— Start of Records supplied —

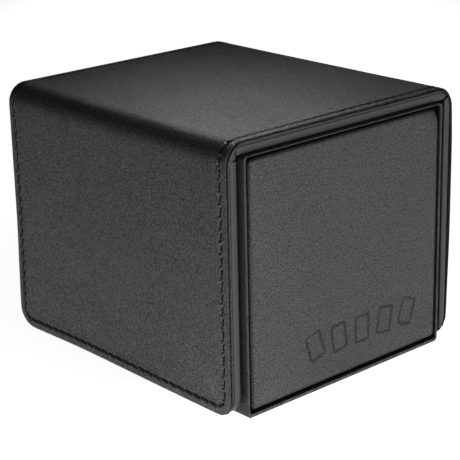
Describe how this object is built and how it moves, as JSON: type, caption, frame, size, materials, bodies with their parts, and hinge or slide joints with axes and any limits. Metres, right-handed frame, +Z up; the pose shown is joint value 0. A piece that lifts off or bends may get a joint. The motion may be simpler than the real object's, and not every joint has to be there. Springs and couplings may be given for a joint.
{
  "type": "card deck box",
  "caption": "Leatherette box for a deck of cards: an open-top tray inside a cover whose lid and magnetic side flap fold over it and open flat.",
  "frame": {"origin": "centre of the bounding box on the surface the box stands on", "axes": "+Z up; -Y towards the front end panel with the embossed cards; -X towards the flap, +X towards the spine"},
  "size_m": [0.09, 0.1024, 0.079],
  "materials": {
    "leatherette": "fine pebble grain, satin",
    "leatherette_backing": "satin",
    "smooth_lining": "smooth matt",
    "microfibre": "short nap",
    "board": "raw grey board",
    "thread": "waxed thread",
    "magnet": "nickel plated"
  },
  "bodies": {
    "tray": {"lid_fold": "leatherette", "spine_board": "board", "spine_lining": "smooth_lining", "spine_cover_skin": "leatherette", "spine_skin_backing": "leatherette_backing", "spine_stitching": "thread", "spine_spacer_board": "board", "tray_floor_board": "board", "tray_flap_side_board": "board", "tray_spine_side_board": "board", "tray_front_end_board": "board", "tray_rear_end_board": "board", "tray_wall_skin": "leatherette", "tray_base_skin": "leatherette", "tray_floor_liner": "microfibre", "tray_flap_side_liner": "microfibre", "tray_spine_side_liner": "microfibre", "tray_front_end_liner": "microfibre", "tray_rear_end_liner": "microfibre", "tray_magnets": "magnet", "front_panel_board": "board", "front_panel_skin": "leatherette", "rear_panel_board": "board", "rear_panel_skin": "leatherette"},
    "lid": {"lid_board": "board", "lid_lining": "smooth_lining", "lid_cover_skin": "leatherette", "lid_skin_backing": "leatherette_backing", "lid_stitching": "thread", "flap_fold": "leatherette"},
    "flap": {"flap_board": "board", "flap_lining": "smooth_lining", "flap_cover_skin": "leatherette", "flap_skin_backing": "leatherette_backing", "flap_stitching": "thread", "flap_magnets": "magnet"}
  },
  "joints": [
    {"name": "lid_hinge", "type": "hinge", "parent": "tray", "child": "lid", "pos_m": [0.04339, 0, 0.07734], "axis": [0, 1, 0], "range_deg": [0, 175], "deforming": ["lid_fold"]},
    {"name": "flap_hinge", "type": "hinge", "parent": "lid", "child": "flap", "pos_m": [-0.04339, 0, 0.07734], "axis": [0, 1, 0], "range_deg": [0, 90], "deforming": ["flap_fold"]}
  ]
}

— End of Records supplied —
— Start of Records supplied —

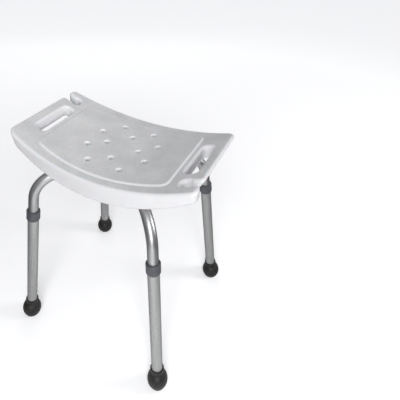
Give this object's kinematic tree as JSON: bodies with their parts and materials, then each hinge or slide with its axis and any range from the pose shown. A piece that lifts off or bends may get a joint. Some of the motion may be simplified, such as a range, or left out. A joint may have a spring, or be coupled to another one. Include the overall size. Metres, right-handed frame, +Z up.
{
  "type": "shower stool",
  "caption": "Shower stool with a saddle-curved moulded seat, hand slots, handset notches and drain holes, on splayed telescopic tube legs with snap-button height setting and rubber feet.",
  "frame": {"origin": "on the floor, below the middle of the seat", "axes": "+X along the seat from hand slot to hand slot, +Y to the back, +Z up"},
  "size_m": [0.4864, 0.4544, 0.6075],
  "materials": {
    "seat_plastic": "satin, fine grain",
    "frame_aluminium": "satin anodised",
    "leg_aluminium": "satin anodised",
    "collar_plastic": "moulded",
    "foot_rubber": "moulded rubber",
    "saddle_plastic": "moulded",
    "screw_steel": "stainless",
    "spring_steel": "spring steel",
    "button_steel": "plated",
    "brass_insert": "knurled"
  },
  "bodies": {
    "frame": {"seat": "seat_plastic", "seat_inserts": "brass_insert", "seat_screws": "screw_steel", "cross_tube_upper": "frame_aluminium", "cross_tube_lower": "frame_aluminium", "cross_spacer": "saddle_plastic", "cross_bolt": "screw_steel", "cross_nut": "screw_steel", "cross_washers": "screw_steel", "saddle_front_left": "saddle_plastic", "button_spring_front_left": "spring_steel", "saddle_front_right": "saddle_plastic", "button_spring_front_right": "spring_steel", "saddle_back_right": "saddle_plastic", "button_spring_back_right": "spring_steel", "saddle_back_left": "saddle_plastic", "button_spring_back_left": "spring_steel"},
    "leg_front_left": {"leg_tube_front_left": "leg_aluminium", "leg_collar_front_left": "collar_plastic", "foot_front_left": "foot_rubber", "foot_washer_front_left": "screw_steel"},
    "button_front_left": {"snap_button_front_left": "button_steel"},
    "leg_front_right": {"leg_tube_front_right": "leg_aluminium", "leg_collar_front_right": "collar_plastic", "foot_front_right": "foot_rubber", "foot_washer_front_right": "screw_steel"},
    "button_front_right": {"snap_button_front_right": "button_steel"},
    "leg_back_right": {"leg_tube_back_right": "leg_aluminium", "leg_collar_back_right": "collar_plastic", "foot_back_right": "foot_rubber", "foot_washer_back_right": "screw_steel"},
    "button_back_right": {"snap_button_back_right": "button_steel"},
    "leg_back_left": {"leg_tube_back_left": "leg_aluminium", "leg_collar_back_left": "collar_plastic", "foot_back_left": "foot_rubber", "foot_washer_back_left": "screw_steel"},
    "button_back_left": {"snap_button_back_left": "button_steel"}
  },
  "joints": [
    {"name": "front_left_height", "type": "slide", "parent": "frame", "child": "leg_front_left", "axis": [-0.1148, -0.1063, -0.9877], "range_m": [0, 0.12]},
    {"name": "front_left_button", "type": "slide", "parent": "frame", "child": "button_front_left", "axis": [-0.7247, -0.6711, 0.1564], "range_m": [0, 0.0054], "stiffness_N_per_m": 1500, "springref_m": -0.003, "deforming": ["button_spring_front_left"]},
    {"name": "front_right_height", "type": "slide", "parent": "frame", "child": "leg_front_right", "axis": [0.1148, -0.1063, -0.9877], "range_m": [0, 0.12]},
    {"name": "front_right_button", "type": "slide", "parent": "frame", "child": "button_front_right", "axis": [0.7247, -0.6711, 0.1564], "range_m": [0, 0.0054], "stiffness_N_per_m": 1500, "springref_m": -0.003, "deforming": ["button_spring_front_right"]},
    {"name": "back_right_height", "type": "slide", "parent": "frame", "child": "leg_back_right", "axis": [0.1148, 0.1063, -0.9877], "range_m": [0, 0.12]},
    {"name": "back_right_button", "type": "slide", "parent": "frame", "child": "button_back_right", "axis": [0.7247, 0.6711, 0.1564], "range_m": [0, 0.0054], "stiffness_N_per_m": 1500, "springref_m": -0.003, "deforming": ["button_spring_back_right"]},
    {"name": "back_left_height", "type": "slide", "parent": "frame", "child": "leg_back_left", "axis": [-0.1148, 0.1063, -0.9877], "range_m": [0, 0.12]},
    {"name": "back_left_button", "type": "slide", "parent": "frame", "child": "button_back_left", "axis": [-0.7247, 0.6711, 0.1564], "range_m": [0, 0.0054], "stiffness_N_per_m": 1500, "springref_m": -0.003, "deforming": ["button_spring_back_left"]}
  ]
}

— End of Records supplied —

**Instruction**
Count the lines in the records above that contain the word "their", and reply with only that number.

**Exercise response**
2